フィーバーしすぎた自分があからさまに悪いのですが、この一件以来、わたしは以前にも増して慎重に滑るようになりました。そして以前にも増してスキーに対して苦手意識を持つようになってしまいました。滑っている間中、天候が悪ければ悪いほど、「おうちに帰りたい。」そう思いながら滑降していたのです。そしてそれは中学を卒業するまでずっと変わりませんでした。高校はスキー学習の無いところだったのでスキー遠足に行くこともなく、大人になってからも一度もスキーに行ったことは無いので中学生のとき以来まったく滑っていません。道民でも学生の頃以来スキーに行ったことはないというような、そういった方はけっこういるんじゃないかと思うのですがどうでしょう。

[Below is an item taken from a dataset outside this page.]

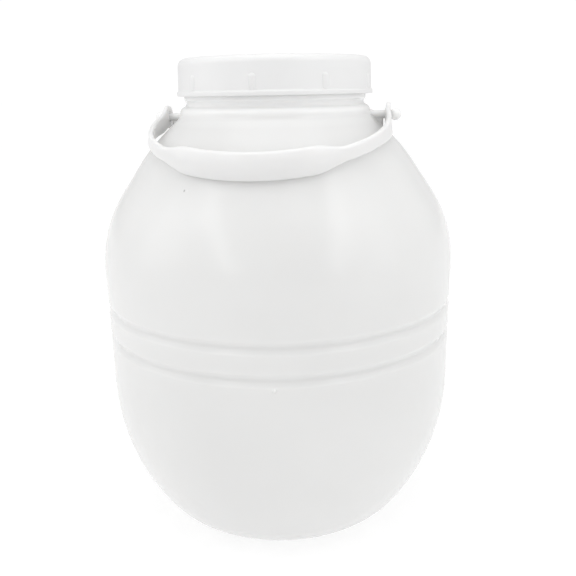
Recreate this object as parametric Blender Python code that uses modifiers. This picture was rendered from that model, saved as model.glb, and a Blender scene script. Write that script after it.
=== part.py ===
"""A round-shouldered blown plastic food jar, with its screw lid and its swinging carrying handle.

Metres, +Z up. The origin is the centre of the base. The handle turns about the X axis through the two
lugs, and is modelled resting on the shoulder at the front, which is -Y.
"""

import math

import bmesh
import bpy
import numpy as np

MM = 0.001
TURN_STEPS = 56
ARC_ERROR = 0.2 * MM

# Jar body, radii and heights above the base
BELLY_RADIUS = 148.4 * MM
BASE_HOLLOW_RADIUS = 56.0 * MM
BASE_HOLLOW_DEPTH = 3.0 * MM
LOWER_BULGE_RADIUS = 182.0 * MM
LOWER_BULGE_START = 126.0 * MM
BASE_CORNER_HEIGHT = 26.0 * MM
BASE_CORNER_ROUNDING = 52.0 * MM
UPPER_BELLY_CORNER = 258.4 * MM
UPPER_BELLY_ROUNDING = 104.0 * MM
SHOULDER_RADIUS = 105.0 * MM
SHOULDER_HEIGHT = 322.0 * MM
SHOULDER_ROUNDING = 140.0 * MM
GROOVE_HEIGHTS = (195.3 * MM, 171.2 * MM)
GROOVE_WIDTH = 10.0 * MM
GROOVE_DEPTH = 2.3 * MM
GROOVE_EDGE_ROUNDING = 1.5 * MM
GROOVE_ROUNDING = 2.5 * MM

# Neck: a rounded bead at its foot, a pinch above it, and the plain finish under the lid
NECK_RADIUS = 74.5 * MM
NECK_ROUNDING = 1.2 * MM
PINCH_RADIUS = 70.9 * MM
PINCH_HEIGHT = 356.3 * MM
PINCH_ROUNDING = 1.5 * MM
BEAD_RADIUS = 78.4 * MM
BEAD_TOP = 353.0 * MM
BEAD_FOOT = 346.8 * MM
BEAD_ROUNDING = 4.0 * MM
BEAD_FOOT_ROUNDING = 2.0 * MM
COLLAR_HEIGHT = 359.6 * MM

# Screw lid
LID_BOTTOM = 362.9 * MM
LID_HEIGHT = 28.9 * MM
LID_TOP_RADIUS = 78.0 * MM
LID_WALL_RADIUS = 78.8 * MM
LID_BEAD_RADIUS = 80.0 * MM
LID_BEAD_HEIGHT = 3.0 * MM
LID_BEAD_ROUNDING = 0.6 * MM
LID_ROUNDING = 6.0 * MM
LID_THICKNESS = 3.1 * MM
LID_RECESS_RADIUS = 62.0 * MM
LID_RECESS_DEPTH = 1.2 * MM
LID_RECESS_SLOPE = 1.6 * MM
RIB_COUNT = 9
FIRST_RIB = math.radians(-92)
RIB_RADIUS = 1.6 * MM
RIB_PROUD = 1.1 * MM
RIB_LENGTH = 13.0 * MM
GAP = 0.3 * MM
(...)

ちなみにわたしの妹もスキーは苦手なようです。一回り年の離れた妹の時代になると、スキー板とスキー靴は宅配便でスキー場と学校を往復していたようなので、スキー板を担いで学校に行くということもなかったようですし、昼食も天候にかかわらずレストハウスの中で食べていたようです。人数が少ないからなんでしょうね。わたしの時代よりも圧倒的に恵まれたスキー遠足の環境なのに、なぜスキーが苦手なのか。問うてみたところ、想像を絶する恐怖体験をしていたことが判明。なんでも、猛吹雪の日に滑っていて、急に吹雪が止んで視界が開けたらそこは断崖絶壁スレスレのところで、妹は崖のふちを滑っていたことに気付いて愕然としたそうです。あと少し吹雪が晴れるのが遅れていたら奈落の底にまっさかさまだった、なんで命がけでスキーしなきゃならないんだスキーは怖い。ということでした。あ、危ない。危ないよそれ。ちなみに妹もスキー学習の無い高校へ進学しました。その点を重視して進学先を選んだらしいです。

広瀬香美さんの歌声で呼び起こされたスキーにまつわる思い出でした。

でももう一度ゲレンデへ行ってみたいです。温泉宿に泊まりつつ、自分のペースでゆっくりと、休憩時間にはおいしいケーキとコーヒーなんかをいただいちゃったりしながら滑れるのなら悪くはないかなーと思ったりもします。スキーは上手くないながらも、白銀の世界の、シンとした木立の中のコースを、まっさらな雪に二本の線を描いて滑りぬける爽快感と胸のときめきを、もう一度味わってみたいです。